PROVIDED MATERIAL
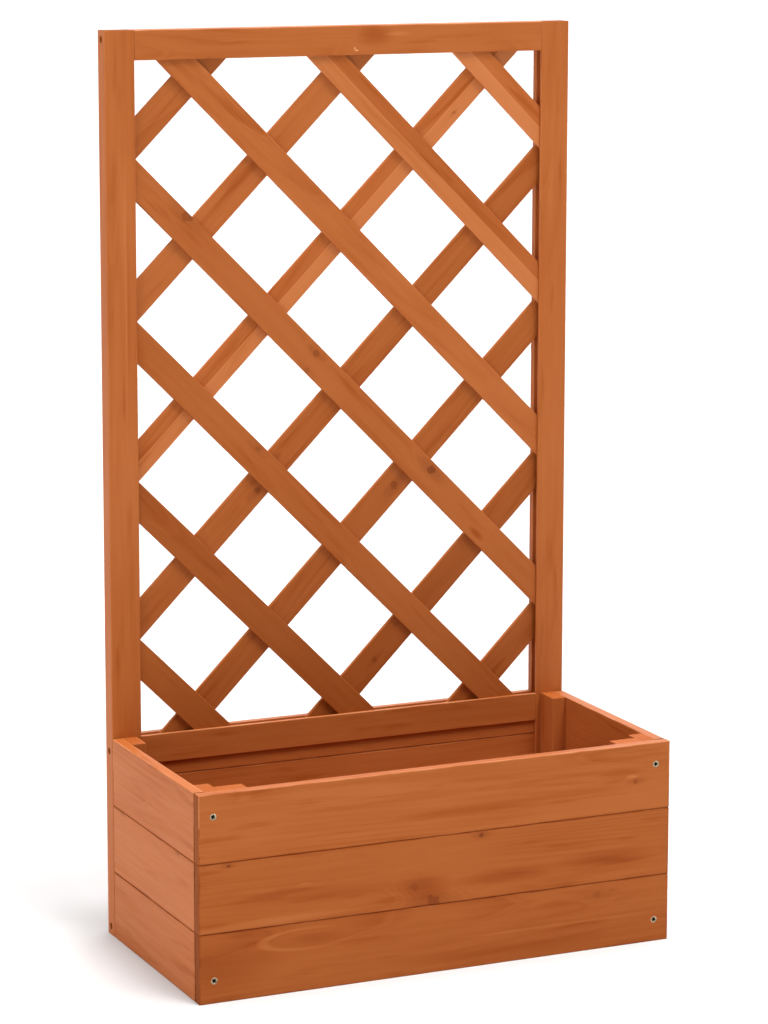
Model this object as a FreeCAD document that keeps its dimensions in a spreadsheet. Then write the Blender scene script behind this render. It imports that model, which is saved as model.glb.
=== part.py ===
"""Planter with trellis: a boarded trough with a diagonal lattice in a frame at its back.

Millimetres. X runs along the trough, Y from its front to its back and Z upwards. The origin is
on the floor, under the middle of the planter's outline. Every piece of wood is planed stock.
"""
import FreeCAD, Part
import math
import os
import Sketcher

# Driving dimensions: alias, value, what it measures.
DIMENSIONS = [
    ("width", 600, "overall, along X"),
    ("depth", 300, "overall, along Y"),
    ("height", 1080, "posts, floor to top"),
    ("post_width", 37, "post, seen from the front"),
    ("frame_depth", 22, "posts and rails, front to back"),
    ("rail_height", 35, "top, middle and bottom rail"),
    ("front_lip", 3, "frame wood in front of the groove"),
    ("groove_depth", 6, "groove in the inner edges of the frame"),
    ("groove_clearance", 0.2, "each side of what sits in the groove"),
    ("end_clearance", 1, "wood ends to the wood they would meet"),
    ("lath_width", 35, "lattice lath"),
    ("lath_thickness", 4.5, "lattice lath"),
    ("lath_angle", 45, "degrees between a lath and the floor"),
    ("corner_reach", 93, "corner of the opening to its short lath's middle, up the post"),
    ("lath_round", 0.8, "rounded long edges of a lath"),
    ("board_width", 81, "trough board"),
    ("board_thickness", 12.5, "trough board"),
    ("board_gap", 0.5, "joint between two boards"),
    ("panel_gap", 2, "end boards to the front and to the posts"),
    ("edge_round", 1, "rounded long edges of all other wood"),
    ("cleat_thickness", 18, "upright cleat"),
    ("cleat_width", 34, "upright cleat"),
    ("cleat_drop", 0.5, "cleat ends below the rim and off the floor"),
    ("batten_size", 18, "square floor batten"),
    ("batten_lift", 12, "floor to the underside of a batten"),
    ("batten_clearance", 3, "batten ends to the upright cleats"),
    ("slat_thickness", 9, "floor slat"),
    ("drain_gap", 8, "between floor slats"),
    ("narrowest_rip", 10, "narrowest strip worth ripping from a board"),
    ("screw_diameter", 4, "shank"),
    ("screw_head", 8, "countersunk head across"),
    ("screw_sink", 0.4, "head below the wood"),
    ("frame_screw_sink", 4, "frame screw head below the post's outer edge"),
    ("bore_clearance", 0.2, "screw to its bore, on the radius"),
    ("panel_screw_length", 40, "front board into cleat"),
    ("frame_screw_length", 60, "post into rail"),
    ("side_screw_length", 50, "post into rear cleat"),
    ("batten_screw_length", 30, "batten into cleat or rail"),
    ("panel_screw_side", 18, "from the planter's end"),
    ("panel_screw_end", 26.5, "from the floor and from the rim"),
    ("frame_screw_end", 10.5, "from the post's ends"),
    ("side_screw_end", 50, "from the floor and from the rim"),
]
BOARD_ROWS = 3  # boards stacked in the front and in each end
SLATS = 6  # slats in the floor
SIDE_LATHS = 3  # laths of each layer on each side of its middle one
SCREW_SIDE_COUNT = 12  # flats round a screw and its bore
TOUCHING = 1e-6  # two places closer than this are the same place

# Places worked out from the driving dimensions, as expressions.
HALF_WIDTH = "(Dims.width / 2)"
FRONT = "(-Dims.depth / 2)"
BACK = "(Dims.depth / 2)"
FRAME_FRONT = "(Dims.depth / 2 - Dims.frame_depth)"
FRAME_MIDDLE = "(Dims.depth / 2 - Dims.frame_depth / 2)"
OPENING_HALF = "(Dims.width / 2 - Dims.post_width)"
BOX_HEIGHT = f"({BOARD_ROWS} * (Dims.board_width + Dims.board_gap) - Dims.board_gap)"
TOP_RAIL_UNDERSIDE = "(Dims.height - Dims.rail_height)"
MIDDLE_RAIL_UNDERSIDE = f"({BOX_HEIGHT} - Dims.rail_height)"
# The groove takes two layers of laths, or a back board of the same thickness.
GROOVE_FILL = "(2 * Dims.lath_thickness)"
GROOVE_FRONT = f"({FRAME_FRONT} + Dims.front_lip)"
GROOVE_BACK = f"({GROOVE_FRONT} + {GROOVE_FILL} + 2 * Dims.groove_clearance)"
FILL_FRONT = f"({GROOVE_FRONT} + Dims.groove_clearance)"
FILL_MIDDLE = f"({FILL_FRONT} + Dims.lath_thickness)"
FILL_BACK = f"({FILL_FRONT} + {GROOVE_FILL})"
HOUSING = "(Dims.groove_depth - Dims.end_clearance)"
LATTICE_FOOT = f"({BOX_HEIGHT} - {HOUSING})"
LATTICE_TOP = f"({TOP_RAIL_UNDERSIDE} + {HOUSING})"
LATTICE_MIDDLE = f"(({BOX_HEIGHT} + {TOP_RAIL_UNDERSIDE}) / 2)"
# The laths are spread evenly, up the lattice's middle line, between the two short corner laths.
CORNER_CROSSING = (
    f"({TOP_RAIL_UNDERSIDE} - {LATTICE_MIDDLE} + {OPENING_HALF} * tan(Dims.lath_angle)"
    " - Dims.corner_reach)"
)
LATH_SPACING = f"({CORNER_CROSSING} / {SIDE_LATHS})"
PANEL_BACK = f"({FRONT} + Dims.board_thickness)"
PANEL_CLEAT_BACK = f"({PANEL_BACK} + Dims.cleat_thickness)"
CLEAT_OUTER = f"({HALF_WIDTH} - Dims.board_thickness)"
CLEAT_INNER = f"({CLEAT_OUTER} - Dims.cleat_thickness)"
CLEAT_LENGTH = f"({BOX_HEIGHT} - 2 * Dims.cleat_drop)"
BACK_PANEL_FOOT = "(Dims.rail_height - Dims.groove_depth)"
BACK_PANEL_TOP = f"({MIDDLE_RAIL_UNDERSIDE} + {HOUSING})"
BATTEN_HALF = f"({CLEAT_INNER} - Dims.batten_clearance)"
BATTEN_MIDDLE = "(Dims.batten_lift + Dims.batten_size / 2)"
FLOOR_FOOT = "(Dims.batten_lift + Dims.batten_size)"
SLAT_WIDTH = f"((2 * {OPENING_HALF} + Dims.drain_gap) / {SLATS} - Dims.drain_gap)"
SHANK_RADIUS = "(Dims.screw_diameter / 2)"
HEAD_RADIUS = "(Dims.screw_head / 2)"
HEAD_CONE = f"({HEAD_RADIUS} - {SHANK_RADIUS})"
TIP_RADIUS = f"({SHANK_RADIUS} / 4)"
MOUTH = f"({SHANK_RADIUS} / 2)"  # how far a bore's cutter stands out of the wood

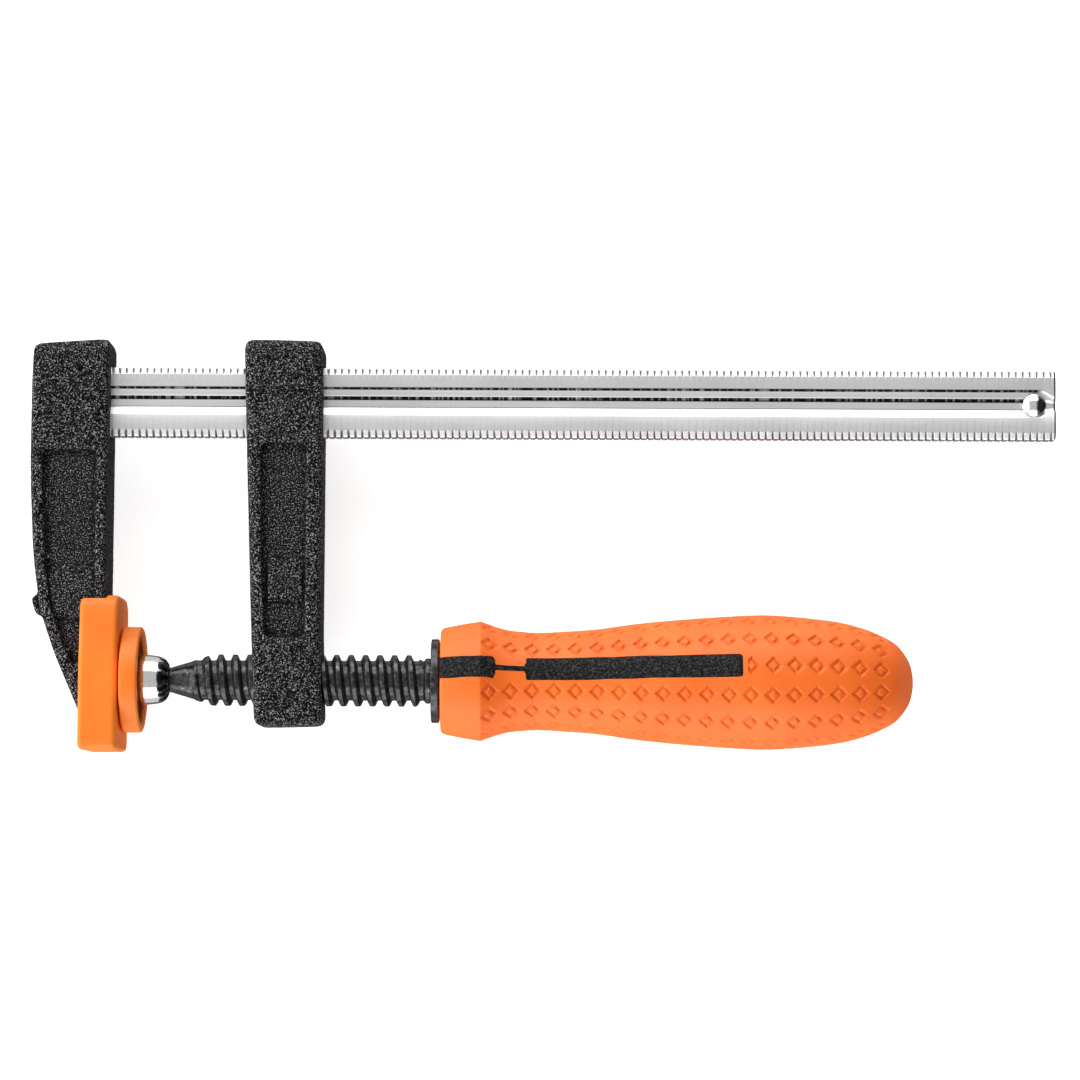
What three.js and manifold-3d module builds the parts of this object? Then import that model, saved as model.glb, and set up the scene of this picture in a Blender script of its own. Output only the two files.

STATED GOAL
Generate an exact reproduction of all entries.

COMPLETE OUTPUT
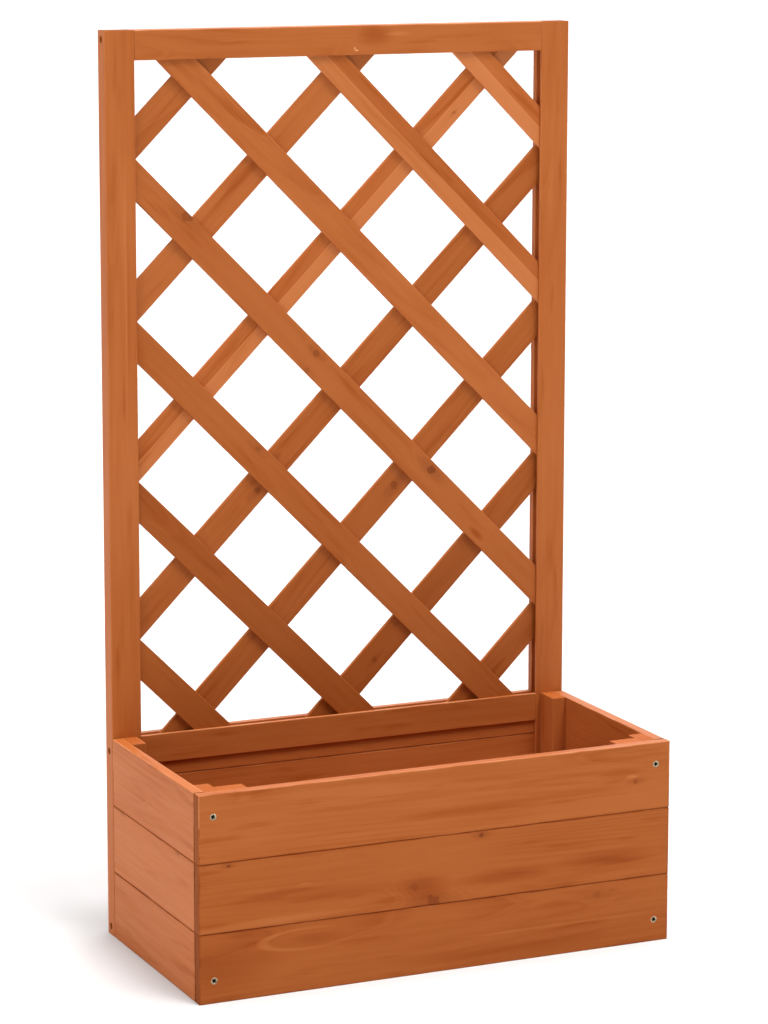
Model this object as a FreeCAD document that keeps its dimensions in a spreadsheet. Then write the Blender scene script behind this render. It imports that model, which is saved as model.glb.
=== part.py ===
"""Planter with trellis: a boarded trough with a diagonal lattice in a frame at its back.

Millimetres. X runs along the trough, Y from its front to its back and Z upwards. The origin is
on the floor, under the middle of the planter's outline. Every piece of wood is planed stock.
"""
import FreeCAD, Part
import math
import os
import Sketcher

# Driving dimensions: alias, value, what it measures.
DIMENSIONS = [
    ("width", 600, "overall, along X"),
    ("depth", 300, "overall, along Y"),
    ("height", 1080, "posts, floor to top"),
    ("post_width", 37, "post, seen from the front"),
    ("frame_depth", 22, "posts and rails, front to back"),
    ("rail_height", 35, "top, middle and bottom rail"),
    ("front_lip", 3, "frame wood in front of the groove"),
    ("groove_depth", 6, "groove in the inner edges of the frame"),
    ("groove_clearance", 0.2, "each side of what sits in the groove"),
    ("end_clearance", 1, "wood ends to the wood they would meet"),
    ("lath_width", 35, "lattice lath"),
    ("lath_thickness", 4.5, "lattice lath"),
    ("lath_angle", 45, "degrees between a lath and the floor"),
    ("corner_reach", 93, "corner of the opening to its short lath's middle, up the post"),
    ("lath_round", 0.8, "rounded long edges of a lath"),
    ("board_width", 81, "trough board"),
    ("board_thickness", 12.5, "trough board"),
    ("board_gap", 0.5, "joint between two boards"),
    ("panel_gap", 2, "end boards to the front and to the posts"),
    ("edge_round", 1, "rounded long edges of all other wood"),
    ("cleat_thickness", 18, "upright cleat"),
    ("cleat_width", 34, "upright cleat"),
    ("cleat_drop", 0.5, "cleat ends below the rim and off the floor"),
    ("batten_size", 18, "square floor batten"),
    ("batten_lift", 12, "floor to the underside of a batten"),
    ("batten_clearance", 3, "batten ends to the upright cleats"),
    ("slat_thickness", 9, "floor slat"),
    ("drain_gap", 8, "between floor slats"),
    ("narrowest_rip", 10, "narrowest strip worth ripping from a board"),
    ("screw_diameter", 4, "shank"),
    ("screw_head", 8, "countersunk head across"),
    ("screw_sink", 0.4, "head below the wood"),
    ("frame_screw_sink", 4, "frame screw head below the post's outer edge"),
    ("bore_clearance", 0.2, "screw to its bore, on the radius"),
    ("panel_screw_length", 40, "front board into cleat"),
    ("frame_screw_length", 60, "post into rail"),
    ("side_screw_length", 50, "post into rear cleat"),
    ("batten_screw_length", 30, "batten into cleat or rail"),
    ("panel_screw_side", 18, "from the planter's end"),
    ("panel_screw_end", 26.5, "from the floor and from the rim"),
    ("frame_screw_end", 10.5, "from the post's ends"),
    ("side_screw_end", 50, "from the floor and from the rim"),
]
BOARD_ROWS = 3  # boards stacked in the front and in each end
SLATS = 6  # slats in the floor
SIDE_LATHS = 3  # laths of each layer on each side of its middle one
SCREW_SIDE_COUNT = 12  # flats round a screw and its bore
TOUCHING = 1e-6  # two places closer than this are the same place

# Places worked out from the driving dimensions, as expressions.
HALF_WIDTH = "(Dims.width / 2)"
FRONT = "(-Dims.depth / 2)"
BACK = "(Dims.depth / 2)"
FRAME_FRONT = "(Dims.depth / 2 - Dims.frame_depth)"
FRAME_MIDDLE = "(Dims.depth / 2 - Dims.frame_depth / 2)"
OPENING_HALF = "(Dims.width / 2 - Dims.post_width)"
BOX_HEIGHT = f"({BOARD_ROWS} * (Dims.board_width + Dims.board_gap) - Dims.board_gap)"
TOP_RAIL_UNDERSIDE = "(Dims.height - Dims.rail_height)"
MIDDLE_RAIL_UNDERSIDE = f"({BOX_HEIGHT} - Dims.rail_height)"
# The groove takes two layers of laths, or a back board of the same thickness.
GROOVE_FILL = "(2 * Dims.lath_thickness)"
GROOVE_FRONT = f"({FRAME_FRONT} + Dims.front_lip)"
GROOVE_BACK = f"({GROOVE_FRONT} + {GROOVE_FILL} + 2 * Dims.groove_clearance)"
FILL_FRONT = f"({GROOVE_FRONT} + Dims.groove_clearance)"
FILL_MIDDLE = f"({FILL_FRONT} + Dims.lath_thickness)"
FILL_BACK = f"({FILL_FRONT} + {GROOVE_FILL})"
HOUSING = "(Dims.groove_depth - Dims.end_clearance)"
LATTICE_FOOT = f"({BOX_HEIGHT} - {HOUSING})"
LATTICE_TOP = f"({TOP_RAIL_UNDERSIDE} + {HOUSING})"
LATTICE_MIDDLE = f"(({BOX_HEIGHT} + {TOP_RAIL_UNDERSIDE}) / 2)"
# The laths are spread evenly, up the lattice's middle line, between the two short corner laths.
CORNER_CROSSING = (
    f"({TOP_RAIL_UNDERSIDE} - {LATTICE_MIDDLE} + {OPENING_HALF} * tan(Dims.lath_angle)"
    " - Dims.corner_reach)"
)
LATH_SPACING = f"({CORNER_CROSSING} / {SIDE_LATHS})"
PANEL_BACK = f"({FRONT} + Dims.board_thickness)"
PANEL_CLEAT_BACK = f"({PANEL_BACK} + Dims.cleat_thickness)"
CLEAT_OUTER = f"({HALF_WIDTH} - Dims.board_thickness)"
CLEAT_INNER = f"({CLEAT_OUTER} - Dims.cleat_thickness)"
CLEAT_LENGTH = f"({BOX_HEIGHT} - 2 * Dims.cleat_drop)"
BACK_PANEL_FOOT = "(Dims.rail_height - Dims.groove_depth)"
BACK_PANEL_TOP = f"({MIDDLE_RAIL_UNDERSIDE} + {HOUSING})"
BATTEN_HALF = f"({CLEAT_INNER} - Dims.batten_clearance)"
BATTEN_MIDDLE = "(Dims.batten_lift + Dims.batten_size / 2)"
FLOOR_FOOT = "(Dims.batten_lift + Dims.batten_size)"
SLAT_WIDTH = f"((2 * {OPENING_HALF} + Dims.drain_gap) / {SLATS} - Dims.drain_gap)"
SHANK_RADIUS = "(Dims.screw_diameter / 2)"
HEAD_RADIUS = "(Dims.screw_head / 2)"
HEAD_CONE = f"({HEAD_RADIUS} - {SHANK_RADIUS})"
TIP_RADIUS = f"({SHANK_RADIUS} / 4)"
MOUTH = f"({SHANK_RADIUS} / 2)"  # how far a bore's cutter stands out of the wood

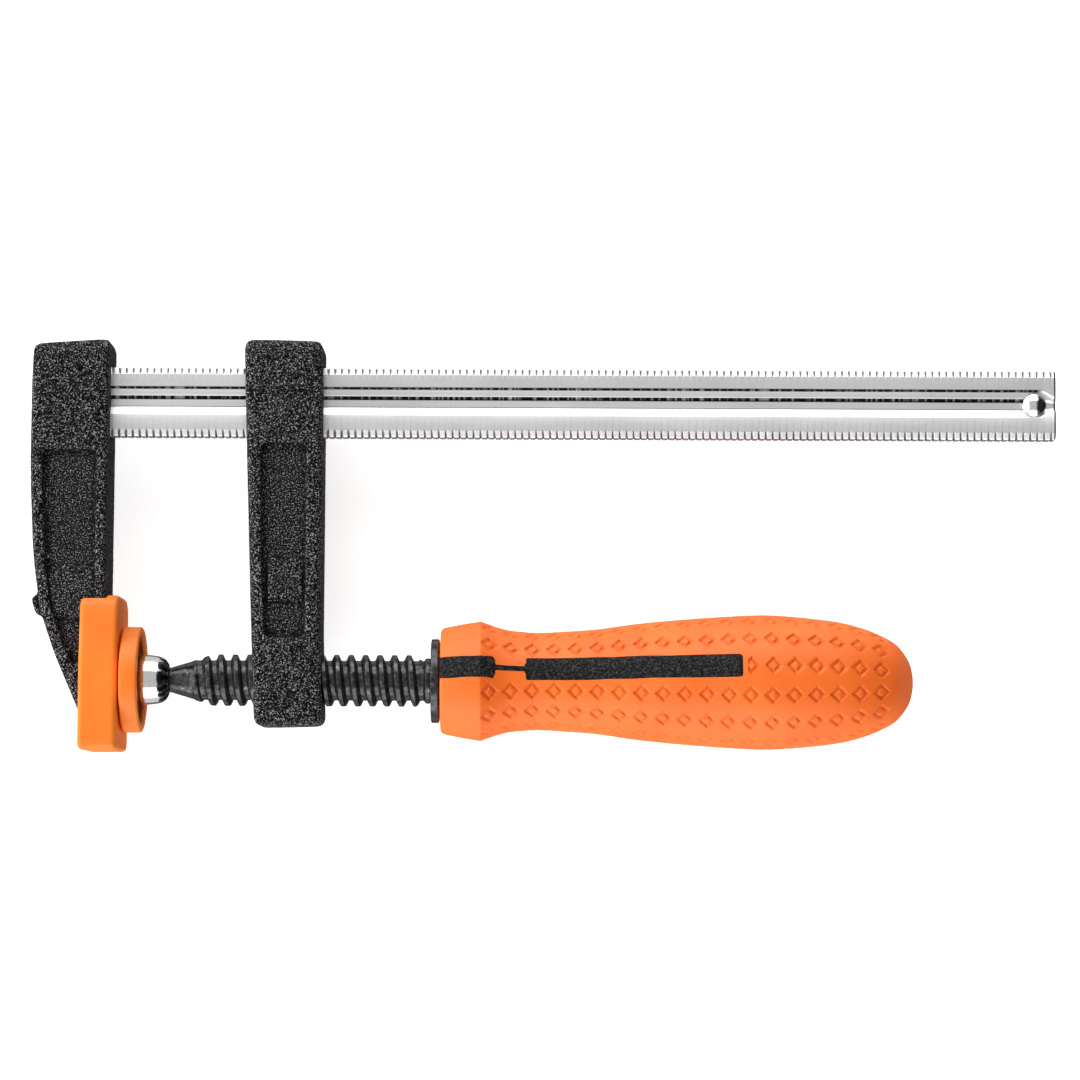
What three.js and manifold-3d module builds the parts of this object? Then import that model, saved as model.glb, and set up the scene of this picture in a Blender script of its own. Output only the two files.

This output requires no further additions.